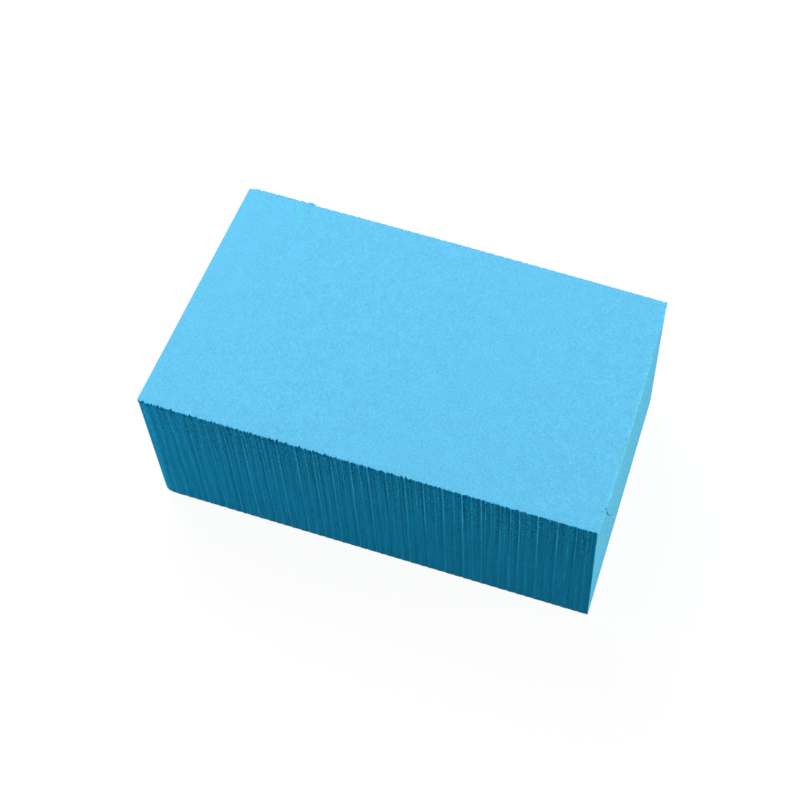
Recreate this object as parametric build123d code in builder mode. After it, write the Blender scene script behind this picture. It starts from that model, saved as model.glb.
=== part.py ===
from build123d import *
import math
import os

# Foam block: a rectangular piece sawn out of a slab of fine-celled foam.
#
# Frame: +X along the length, +Y from the front side to the back side, +Z up. The block rests on
# its base, the underside of the slab, and the origin is under the middle of it.
# Lengths are millimetres and angles are degrees.

# Driving dimensions, each measured through the middle of the block.
LENGTH = 100.0
WIDTH = 60.0
HEIGHT = 39.5
EDGE_RADIUS = 0.25  # cut foam has a crisp edge
WORN_CORNER = 1.6  # how far the crushed lower corner has gone back along each of its edges

# The cutting planes stand a little to one side of the origin, so that the box round the finished
# block is centred over it.
MIDDLE_X = -0.22
MIDDLE_Y = -0.05

# Soft foam moves under the blade, so no side is quite square. A turn is about the vertical, and a
# side with a positive lean faces up a little, so that its foot stands out.
FRONT_TURN = 0.4
FRONT_LEAN = -0.9
RIGHT_TURN = 0.9
RIGHT_LEAN = 0.9
BACK_TURN = -0.8
BACK_LEAN = -0.2
LEFT_TURN = -0.5
LEFT_LEAN = 0.2
TOP_FALL_RIGHT = 0.4  # the top falls a little towards the right end
TOP_FALL_BACK = -0.1  # and rises very slightly towards the back

SLAB_MARGIN = 10.0  # the rough slab is this much larger all round than the block cut from it


def side_plane(heading, distance, turn, lean):
    """The cutting plane of one side: it faces out of the block, that far from its middle."""
    out = math.radians(heading)
    faces = math.radians(heading + turn)
    tilt = math.radians(lean)
    point = (
        MIDDLE_X + distance * math.cos(out),
        MIDDLE_Y + distance * math.sin(out),
        HEIGHT / 2,
    )
    normal = (
        math.cos(faces) * math.cos(tilt),
        math.sin(faces) * math.cos(tilt),
        math.sin(tilt),
    )
    return Plane(origin=point, z_dir=normal)


def top_plane():
    """The plane that the slab was split along, through the middle of the block's top."""
    normal = (
        math.sin(math.radians(TOP_FALL_RIGHT)),
        math.sin(math.radians(TOP_FALL_BACK)),
        1,
    )
    return Plane(origin=(MIDDLE_X, MIDDLE_Y, HEIGHT), z_dir=normal)


def worn_plane(corner):
    """The plane that takes off a lower front left corner, as far back along all three edges."""
    return Plane(origin=corner + Vector(WORN_CORNER, 0, 0), z_dir=(-1, -1, -1))


with BuildPart() as foam_block:
    with BuildSketch(Plane.XY) as slab_outline:
        Rectangle(LENGTH + 2 * SLAB_MARGIN, WIDTH + 2 * SLAB_MARGIN)
    extrude(amount=HEIGHT + SLAB_MARGIN)

    # The two long sides are sawn, and the two ends are cut with a knife.
    split(bisect_by=side_plane(-90, WIDTH / 2, FRONT_TURN, FRONT_LEAN), keep=Keep.BOTTOM)
    split(bisect_by=side_plane(90, WIDTH / 2, BACK_TURN, BACK_LEAN), keep=Keep.BOTTOM)
    split(bisect_by=side_plane(0, LENGTH / 2, RIGHT_TURN, RIGHT_LEAN), keep=Keep.BOTTOM)
    split(bisect_by=side_plane(180, LENGTH / 2, LEFT_TURN, LEFT_LEAN), keep=Keep.BOTTOM)
    split(bisect_by=top_plane(), keep=Keep.BOTTOM)

    # The lower front left corner is crushed and rounded off by handling.
    foot = foam_block.vertices().group_by(Axis.Z)[0].sort_by(Axis.Y)[:2].sort_by(Axis.X)[0]
    split(bisect_by=worn_plane(foot.center()), keep=Keep.BOTTOM)

    fillet(foam_block.edges(), radius=EDGE_RADIUS)

foam_block.part.label = "foam_block"

os.makedirs("parts", exist_ok=True)
export_step(foam_block.part, "parts/foam_block.step")

box = foam_block.part.bounding_box()
print(f"foam_block: {box.size.X:.2f} x {box.size.Y:.2f} x {box.size.Z:.2f} mm")
print(f"box centre: {box.center().X:.3f}, {box.center().Y:.3f}; lowest {box.min.Z:.3f}")
print(f"volume: {foam_block.part.volume / 1000:.2f} cm3, faces: {len(foam_block.faces())}")
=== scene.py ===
import math

import bmesh
import bpy
import numpy as np
from mathutils import Matrix, Vector


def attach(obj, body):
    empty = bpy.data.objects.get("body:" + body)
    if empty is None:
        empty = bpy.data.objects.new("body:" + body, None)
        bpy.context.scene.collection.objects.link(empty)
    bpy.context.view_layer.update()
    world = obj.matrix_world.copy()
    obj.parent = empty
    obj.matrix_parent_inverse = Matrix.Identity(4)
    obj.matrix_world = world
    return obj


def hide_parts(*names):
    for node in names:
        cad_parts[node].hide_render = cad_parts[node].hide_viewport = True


# Foam block: a piece sawn out of a slab of light blue fine-celled foam. Its long sides show the
# marks of the saw, its ends were cut with a knife, and its top and base are the split faces of
# the slab. Lengths are in metres unless a comment says otherwise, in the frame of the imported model.

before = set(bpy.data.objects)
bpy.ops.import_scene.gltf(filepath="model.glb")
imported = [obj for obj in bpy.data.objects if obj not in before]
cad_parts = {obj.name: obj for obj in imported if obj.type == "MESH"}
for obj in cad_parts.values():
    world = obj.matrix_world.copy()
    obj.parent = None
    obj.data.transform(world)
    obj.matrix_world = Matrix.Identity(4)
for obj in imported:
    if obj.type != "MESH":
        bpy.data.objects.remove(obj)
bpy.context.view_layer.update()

MM = 0.001
NODE = "foam_block"
SEED = 7


# ---------------------------------------------------------------- wiring of node trees

class Wiring:
    """Adds nodes to one tree. Each call makes a node, links or sets its inputs, and returns its output."""

    def __init__(self, tree):
        self.tree = tree

    def node(self, kind, inputs=(), output=0, **settings):
        made = self.tree.nodes.new(kind)
        for name, value in settings.items():
            setattr(made, name, value)
        for key, value in dict(inputs).items():
            self.feed(made.inputs[key], value)
        return made.outputs[output]

    def feed(self, socket, value):
        if isinstance(value, bpy.types.NodeSocket):
            self.tree.links.new(value, socket)
        else:
            socket.default_value = value

    def math(self, operation, *values):
        return self.node("ShaderNodeMath", enumerate(values), operation=operation)

    def add(self, first, *more):
        total = first
        for value in more:
            total = self.math("ADD", total, value)
        return total

    def times(self, first, *more):
        total = first
        for value in more:
            total = self.math("MULTIPLY", total, value)
        return total

    def less(self, a, b):
        return self.math("SUBTRACT", a, b)

    def over(self, a, b):
        return self.math("DIVIDE", a, b)

    def vector(self, x=0.0, y=0.0, z=0.0):
        return self.node("ShaderNodeCombineXYZ", enumerate((x, y, z)))

    def vector_math(self, operation, *values):
        return self.node("ShaderNodeVectorMath", enumerate(values), operation=operation)

    def scaled(self, vector, factor):
        return self.node("ShaderNodeVectorMath", {0: vector, "Scale": factor}, operation="SCALE")

    def parts(self, vector):
        return self.node("ShaderNodeSeparateXYZ", {0: vector}).node.outputs

    def ramp(self, value, low, high, start=0.0, end=1.0):
        """Where value is from low to high, smoothed, as a place from start to end."""
        inputs = {"Value": value, "From Min": low, "From Max": high, "To Min": start, "To Max": end}
        return self.node("ShaderNodeMapRange", inputs, interpolation_type="SMOOTHSTEP")

    def noise(self, vector, detail=1.0, roughness=0.5):
        """Noise from about -1 to 1, with one grain to each unit of the vector."""
        inputs = {"Vector": vector, "Scale": 1.0, "Detail": detail, "Roughness": roughness}
        return self.math("MULTIPLY_ADD", self.node("ShaderNodeTexNoise", inputs), 2.0, -1.0)

    def draw(self, number, lot):
        """A random value from 0 to 1 for each whole number, another one in each lot."""
        return self.node("ShaderNodeTexWhiteNoise", {"Vector": self.vector(number, lot, 0.5)})


# ---------------------------------------------------------------- the block's true corners

# The six sides, by the axis that each one faces along and which way.
SIDES = {
    "left": (0, -1),
    "right": (0, 1),
    "front": (1, -1),
    "back": (1, 1),
    "base": (2, -1),
    "top": (2, 1),
}
IN_LINE = 0.999  # a face lies in a side when this much of its normal points the side's way
CORNERS = [(x, y, z) for x in ("left", "right") for y in ("front", "back") for z in ("base", "top")]


def side_planes(mesh):
    """The plane of each side, from the faces of the solid that lie in it: its normal and its distance."""
    areas = np.array([face.area for face in mesh.polygons])
    normals = np.array([face.normal for face in mesh.polygons])
    middles = np.array([face.center for face in mesh.polygons])
    planes = {}
    for side, (axis, way) in SIDES.items():
        flat = normals[:, axis] * way > IN_LINE
        normal = (normals[flat] * areas[flat, None]).sum(0)
        normal /= np.linalg.norm(normal)
        planes[side] = (normal, float(np.average(middles[flat] @ normal, weights=areas[flat])))
    return planes


def corner_point(planes, corner):
    normals = np.array([planes[side][0] for side in corner])
    reaches = np.array([planes[side][1] for side in corner])
    return np.linalg.solve(normals, reaches)


planes = side_planes(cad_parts[NODE].data)
corners = {corner: corner_point(planes, corner) for corner in CORNERS}


def mean_reach(side):
    """How far a side stands from the origin, as the mean of its four corners."""
    axis = SIDES[side][0]
    return float(np.mean([point[axis] for corner, point in corners.items() if side in corner]))


LOW = Vector([mean_reach(side) for side in ("left", "front", "base")])
HIGH = Vector([mean_reach(side) for side in ("right", "back", "top")])
LENGTH, WIDTH, HEIGHT = HIGH - LOW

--

### Problem to work on
Make an exact transcription of the lines from the line with "box = foam_block.part.bounding_box()" through the line with "bpy.context.scene.collection.objects.link(empty)", inclusive, omitting all others.

### Output
box = foam_block.part.bounding_box()
print(f"foam_block: {box.size.X:.2f} x {box.size.Y:.2f} x {box.size.Z:.2f} mm")
print(f"box centre: {box.center().X:.3f}, {box.center().Y:.3f}; lowest {box.min.Z:.3f}")
print(f"volume: {foam_block.part.volume / 1000:.2f} cm3, faces: {len(foam_block.faces())}")
=== scene.py ===
import math

import bmesh
import bpy
import numpy as np
from mathutils import Matrix, Vector


def attach(obj, body):
    empty = bpy.data.objects.get("body:" + body)
    if empty is None:
        empty = bpy.data.objects.new("body:" + body, None)
        bpy.context.scene.collection.objects.link(empty)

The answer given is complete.